Someone dressed up as a komuso (traditionally-inspired wandering shakuhachi-playing monk) with tengei (basket) head-dress
and wandered about while others played chamber pieces to passing public and an excusrion of school children. After a final toast and promises to meet again at the World Shakuhachi Festival in Sydney in July 2008, or Rockies Camp 'Down Under', we dispersed on various trains and buses, planes.
Friday, 17 August 2007
Chichibu Jinga (Shrine)
On Wednesday at Kakizakai Sensei's, I met French flautist and shakuhachi player, Véronique Piron, who together with Jim Franklin organised the European Shakuhachi Festival in summer. Despite being an intensely hot day, after the lessons, we went on a small Chichibu tour guided by Megumi and Achi. This included an enormous and fascinating antique shop that had sword cases doubling as shakuhachi cases from Japanese patterned fabric and indigo dyed, as well as more bizarre items like an old armadillo, stuffed fox, giant dragonhead-shaped woodblocks that were impractical but very cool, endless trinkets, a taiko drum, beautiful old wooden chests of drawers, furniture, swords, crockery and so on, followed by the main shrine of Chichibu. Given that this is a 'shrine town' in which pilgrims can tour a vast number of shrines and temples, some much more virtuous to reach than others, on steep mountain-tops and more remote parts, we were fortunate that the main one is in town and very accessible, guarded by a host of loudly singing cicadas.

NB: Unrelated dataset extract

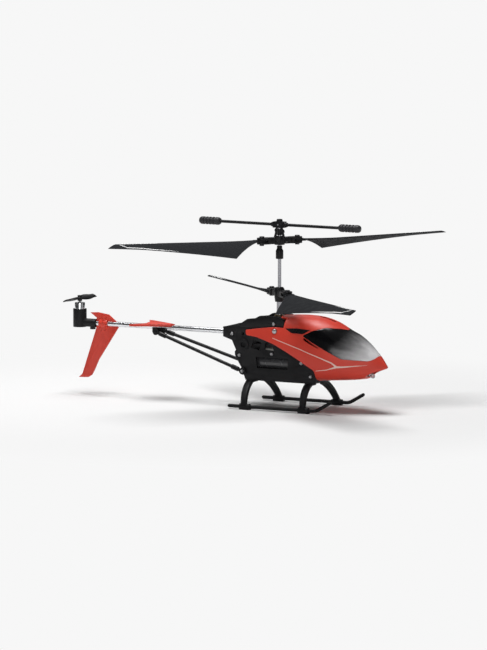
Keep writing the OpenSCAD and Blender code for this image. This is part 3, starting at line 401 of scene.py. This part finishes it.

[Commemoration stone with Tanka by Kakizakai Senior. The poem inscribed is a dedication traditional Japanese poem by Kakizakai Sensei's father].
The motifs used on the walls and sculptures are animals and characters of Japanese mythology. The most famous, a dragon and tigers, are attributed to Master sculptor, Hidari Jingoro (who may in fact be a legendary figure). The building was reassembled due to a typhoon in 1966 and restored in 1970. Major events at the Chichibu Shrine include Setsubun in early February, the Rice-Planiting Festival on 4 April, Kawase Matsuri in July, and the great night festival culminating on 3 December. This is considered one of Japan's three biggest festivals of float (along with Gion in Kyoto and Hikiyama of Takayama). The architectural plan of Chichibu Shrine is oriented towards Mount Buko. It is dedicated to 3 gods of Japanese mythoology and to the late Prince Chichibu, though the shrine might also lead back to animistic worship of Mt. Buko (according to Sumiko Enbutsu's Chichibu: Japan's Hidden Treasure book). Many Shinto shrines were dedicated to the worship of prominent mountains, rocks or trees. The forest was called Hahaso-no-mori and Mt. Buko was formerly called Mt. Chichibu, thus the forest and the mountain's names including the terms 'haha' and 'chichi' (for 'mother' and 'father'). This dualism, common in ancient religions, is celebrated in the finale of the December festival. In historic times, there was also a Buddhist temple, Zofuku-ji, around this location and for a long time the shrine was called Chichibu Myooken-Jinja. The nearby streets used to be the locale of the nineteenth century silk merchants right into the Meiji area, when the silk trade brought prosperity to the region.
On the way home, at Shibuya Midori Souhonten, Véronique and I had delicious a la carte sushi of the most fresh and artfully created kind.
From Véronique's web site ...
Véronique PIRON, born in 1961, is a professional French flutist, and a Shakuhachi player since 1992. She started to work in France with IWAMOTO Yoshikazu and then in Japan with YOKOYAMA Katsuya and FURUYA teruo, and practiced there with many shamisen and koto players as she got a “Lavoisier” scholarship from the French Foreign Affairs Ministry between 2000 and 2002. She has a SHIHAN licence from YOKOYAMA Katsuya, and got a French State Degree in 2004 for teaching Shakuhachi and Japanese Music. From 2004 she created a workshop about Japanese Traditional Music and a Shakuhachi Class in the State Music School where she is teaching flute, and is trying to extend this teaching into appropriate places in France as those concerned about traditional music. Veronique presents regularly the Shakuhachi inside the Music Museum (Cite de la Musique) in Paris, gives concerts in her country and participates in International Concerts as the International Shakuhachi Summit in Tokyo in 2002. Presently as she is leaving in West part of France from Celtic culture, she is starting a creative and sharing work with representative musicians there. She has an actualite (activity) shakuhachi blog - nipponflutes.